Bill Mahr is over. I can't believe I used to like him.

8:53 PM  
Blogger Joe Killian said...

Didn't see Bill Maher's bit of the Oscars - I was working that night - but I didn't find Religilous any more or less grating than any of Michael Moore's films - and he's got an Oscar.

10:25 PM  
Blogger Joe Scott said...

And if I remember correctly, the one and only time Moore won an Oscar, he was booed off the stage.

The problem with the Moore-Maher comparison is that Moore at least has the courtesy not to pick on people whose actions do not hurt anyone. Some say Moore crossed that line when he ambushed a senile Charlton Heston in his home, but Heston's public response to the wave of school shootings in the 90's was rather insensitive.
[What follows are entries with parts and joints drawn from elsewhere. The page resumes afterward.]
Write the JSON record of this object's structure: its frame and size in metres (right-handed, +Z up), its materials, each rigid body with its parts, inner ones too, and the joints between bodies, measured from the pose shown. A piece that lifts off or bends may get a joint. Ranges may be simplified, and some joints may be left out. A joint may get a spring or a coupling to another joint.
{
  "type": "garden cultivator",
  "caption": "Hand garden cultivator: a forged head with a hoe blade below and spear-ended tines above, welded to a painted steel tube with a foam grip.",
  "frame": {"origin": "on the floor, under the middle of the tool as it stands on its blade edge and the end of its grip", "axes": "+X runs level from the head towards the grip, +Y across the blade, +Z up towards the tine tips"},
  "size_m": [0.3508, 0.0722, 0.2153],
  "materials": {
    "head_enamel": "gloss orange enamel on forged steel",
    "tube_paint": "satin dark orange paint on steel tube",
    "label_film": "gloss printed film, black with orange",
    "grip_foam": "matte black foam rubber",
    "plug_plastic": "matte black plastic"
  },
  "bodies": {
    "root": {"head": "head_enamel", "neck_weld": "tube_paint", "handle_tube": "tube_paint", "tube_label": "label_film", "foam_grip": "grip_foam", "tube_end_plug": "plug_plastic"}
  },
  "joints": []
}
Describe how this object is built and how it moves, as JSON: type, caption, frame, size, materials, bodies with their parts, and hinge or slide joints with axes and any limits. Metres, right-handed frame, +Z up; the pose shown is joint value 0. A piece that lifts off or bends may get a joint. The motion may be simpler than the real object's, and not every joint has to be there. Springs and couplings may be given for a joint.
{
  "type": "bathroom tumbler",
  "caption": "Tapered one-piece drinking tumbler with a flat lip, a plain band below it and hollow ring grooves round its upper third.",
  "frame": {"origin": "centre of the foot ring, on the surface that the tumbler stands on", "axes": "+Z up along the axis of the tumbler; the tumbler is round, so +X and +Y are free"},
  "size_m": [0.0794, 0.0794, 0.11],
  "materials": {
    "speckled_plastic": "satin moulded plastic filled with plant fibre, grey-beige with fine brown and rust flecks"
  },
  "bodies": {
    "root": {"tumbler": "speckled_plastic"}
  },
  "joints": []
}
I had no problem with many of the scenes in "Religulous," but the moment where Maher went too far was when he visited the shop of the Jewish guy who converted to Christianity and proceeded to mock his beliefs and tried to make him look stupid in front of the camera. Was this guy hurting anyone? No. And neither were the ex-meth heads at that trucker church in Raleigh. Given their options, we should all hope those truckers choose the reading Bible over ice any day.

Maher's thesis that the world will become a peaceful place to live in sans religion is absurd. The atheists who parrot this notion need only look at the atrocities happening in China to know they are wrong. Humanity will always find a point of contention, and use that as a reason to persecute or kill somebody else. Whether it's religion, nationality, or the choice of putting butter on the top of our toast or on the bottom.

It's not what we believe that determines our behavior, it's HOW we believe it. I lived in a Southern Baptist seminary in my teens, surrounded by folks who were hateful and narrow-minded in their world view. Then when I moved away from that world, I've met just as many atheists who are the same way. The answer to bigotry isn't more bigotry. And as long as people continue to act like Maher or Jerry Falwell under the flag of any religion or non-belief, nothing that Maher hopes for is going to change.